In Japan, store expansion, along with strong food innovation, investment in technology and transparent and engaging store designs, will underpin the future growth and outlook of this market.
The Japanese market will celebrate its 500th store opening in FY17 and ‘OneDigital’ will begin the rollout phase, with an expected completion date of October.
«The PULSE POS rollout is also expected to be fully complete in August, ending the fastest rollout of PULSE in any country worldwide».
Meij also confirmed the Company’s commitment to an artificial preservative free menu across the Group has been a huge focus and will remain a priority in FY17.

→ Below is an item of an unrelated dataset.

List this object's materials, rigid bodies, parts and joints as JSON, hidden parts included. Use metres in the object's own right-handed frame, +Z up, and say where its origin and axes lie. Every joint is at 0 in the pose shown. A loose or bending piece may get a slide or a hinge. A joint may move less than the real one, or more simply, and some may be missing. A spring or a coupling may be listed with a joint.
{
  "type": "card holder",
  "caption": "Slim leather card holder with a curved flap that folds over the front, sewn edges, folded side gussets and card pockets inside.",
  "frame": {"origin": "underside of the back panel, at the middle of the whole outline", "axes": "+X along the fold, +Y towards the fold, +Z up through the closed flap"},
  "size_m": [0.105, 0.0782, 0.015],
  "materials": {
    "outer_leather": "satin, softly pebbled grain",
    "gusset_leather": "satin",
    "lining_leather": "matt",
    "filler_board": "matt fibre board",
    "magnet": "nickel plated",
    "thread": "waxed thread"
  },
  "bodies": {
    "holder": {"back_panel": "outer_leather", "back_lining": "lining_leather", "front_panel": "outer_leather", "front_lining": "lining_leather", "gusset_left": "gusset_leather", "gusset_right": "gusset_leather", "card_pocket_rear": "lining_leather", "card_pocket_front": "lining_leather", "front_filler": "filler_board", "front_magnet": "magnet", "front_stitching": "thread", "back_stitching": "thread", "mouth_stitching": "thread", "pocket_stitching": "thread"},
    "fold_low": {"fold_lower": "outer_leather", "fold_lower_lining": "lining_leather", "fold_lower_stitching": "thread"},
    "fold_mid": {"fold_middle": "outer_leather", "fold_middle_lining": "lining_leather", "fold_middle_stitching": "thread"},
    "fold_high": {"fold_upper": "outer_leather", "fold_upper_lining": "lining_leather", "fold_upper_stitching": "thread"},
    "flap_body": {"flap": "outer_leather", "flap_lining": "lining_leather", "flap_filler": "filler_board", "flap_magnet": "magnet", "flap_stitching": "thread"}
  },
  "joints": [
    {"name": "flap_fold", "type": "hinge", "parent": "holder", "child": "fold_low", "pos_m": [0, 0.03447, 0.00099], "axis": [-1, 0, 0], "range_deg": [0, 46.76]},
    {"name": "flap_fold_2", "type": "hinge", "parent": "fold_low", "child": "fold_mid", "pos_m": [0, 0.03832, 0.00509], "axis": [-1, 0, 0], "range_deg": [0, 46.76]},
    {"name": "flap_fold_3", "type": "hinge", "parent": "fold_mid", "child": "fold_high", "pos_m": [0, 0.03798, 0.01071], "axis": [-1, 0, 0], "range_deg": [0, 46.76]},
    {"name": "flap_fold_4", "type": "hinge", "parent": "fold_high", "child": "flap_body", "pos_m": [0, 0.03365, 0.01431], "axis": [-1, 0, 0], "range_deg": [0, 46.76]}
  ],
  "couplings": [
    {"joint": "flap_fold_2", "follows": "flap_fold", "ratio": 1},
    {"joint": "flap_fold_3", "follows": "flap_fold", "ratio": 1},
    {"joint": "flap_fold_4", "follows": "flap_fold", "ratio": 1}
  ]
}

«We are well ahead of our original timeline to deliver an artificial preservative-free menu in our journey for supreme quality and a menu that’s better for our customers».
FY17 Group Guidance + Trading Update
Continued momentum from FY16 has seen DMP deliver the Company’s strongest start to a new year in Group store openings and Group SSS.
ANZ SSS growth is being driven by new digital technology, Europe SSS growth remains extremely strong and Japan SSS remains challenged in the current economic environment.
FY17 NPAT + Ebitda Guidance
As a result of confidence in DMP’s current strategy, the Company is offering FY17 guidance of NPAT growth to be in the region of +30 percent and Ebitda growth to be in the region of +25 percent.
FY17 SSS Guidance
SSS Guidance for ANZ 10 to 12 percent, for Europe 5 to 7 percent and for Japan 0 to 2 percent. DMP is also set to open between 175 to 195 new stores across the Group.
Domino’s Pizza Enterprises Limited (DMP) is Domino’s largest franchisee outside of the USA. It holds the master franchise rights to the Domino’s brand and network in Australia, New Zealand, Belgium, France, The Netherlands, Japan and Germany. Today, DMP has a network of over 2’000 stores.